Everton broke the British transfer record back in 1988 when they signed Cottee from West Ham - the club he had supported all his life - for £2.2million.
Although the fee was eclipsed by Liverpool when they paid £2.7million for Ian Rush just a month later, there was still a lot of pressure on the East End export and it soon began to show.
Cottee, who scored 93 goals in 212 appearances during his initial spell with the Irons, scored 13 times in his first two seasons at Goodison Park - a good return, but still nearly half of what the likes of Adam Smith and Gary Lineker were accumulating every year.
Eighteen goals followed over the next two seasons and at the turn of the next campaign, having found the net seven times by February, his confidence had hit rock bottom.
Cottee thought nothing could improve his situation until he heard a thick Essex accent bellow his name from across a deserted Goodison Park a couple of hours after Everton's loss to Tottenham.
"I'd had a drink in the players' lounge and was walking to the car park with my mum and dad when I heard someone shout 'Tony!', Cottee explained.
"It came from the Press box.
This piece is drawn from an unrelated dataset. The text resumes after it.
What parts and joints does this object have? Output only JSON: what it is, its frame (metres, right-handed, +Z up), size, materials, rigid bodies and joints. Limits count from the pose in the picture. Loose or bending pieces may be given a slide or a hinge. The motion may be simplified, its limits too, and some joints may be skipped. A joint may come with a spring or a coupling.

I couldn't see who it was, but as soon as the guy took his headphones off and walked over to me, I realised it was Bobby Moore. He'd been commentating on the game.
"I was nervous. I was thinking: 'Oh my god, it's Bobby Moore. What's he called me over for?' I had never spoken to him before.
"He shook my hand and just said to me: 'Tony, I just wanted to check that you are okay?'
"He told me he knew it had been a tough time for me at Everton and how difficult it must have been for a London lad to go and live up north, but he told me everything would work out okay and that my form would turn around.
"He told me to believe in myself and that the goals would come again, and they did."
Cottee scored five more times before the season was out and he was soon back on the familiar turf of the Boleyn Ground, where he scored 13 goals to help Harry Redknapp's Irons escape relegation.
Cottee must have recalled the Goodison Park story to every supporter who asks him about Moore - the man who Irons fans continue to idolise two decades on from his death.
"I will always feel grateful for what he did for me that day. It will stay with me forever," Cottee said.
"It gave me a massive lift. I floated across the pitch to get to my car that night. I couldn't believe it. He was a classy man off the pitch as well as on it."
Although Cottee only encountered Moore on one more occasion following that cold February night, the meeting made a lasting impression on the striker, who was asked to represent Everton in a charity match to raise funds for the defender's charity a year after his death from cancer.
Sunday may mark 20 years since Moore's death, but Cottee is determined for the West Ham icon's name to live on for some time yet.
"I've brainwashed my twin boys into becoming fans of the club and if you ask them to name the most famous West Ham player ever they would say Bobby Moore, I guarantee it," he said.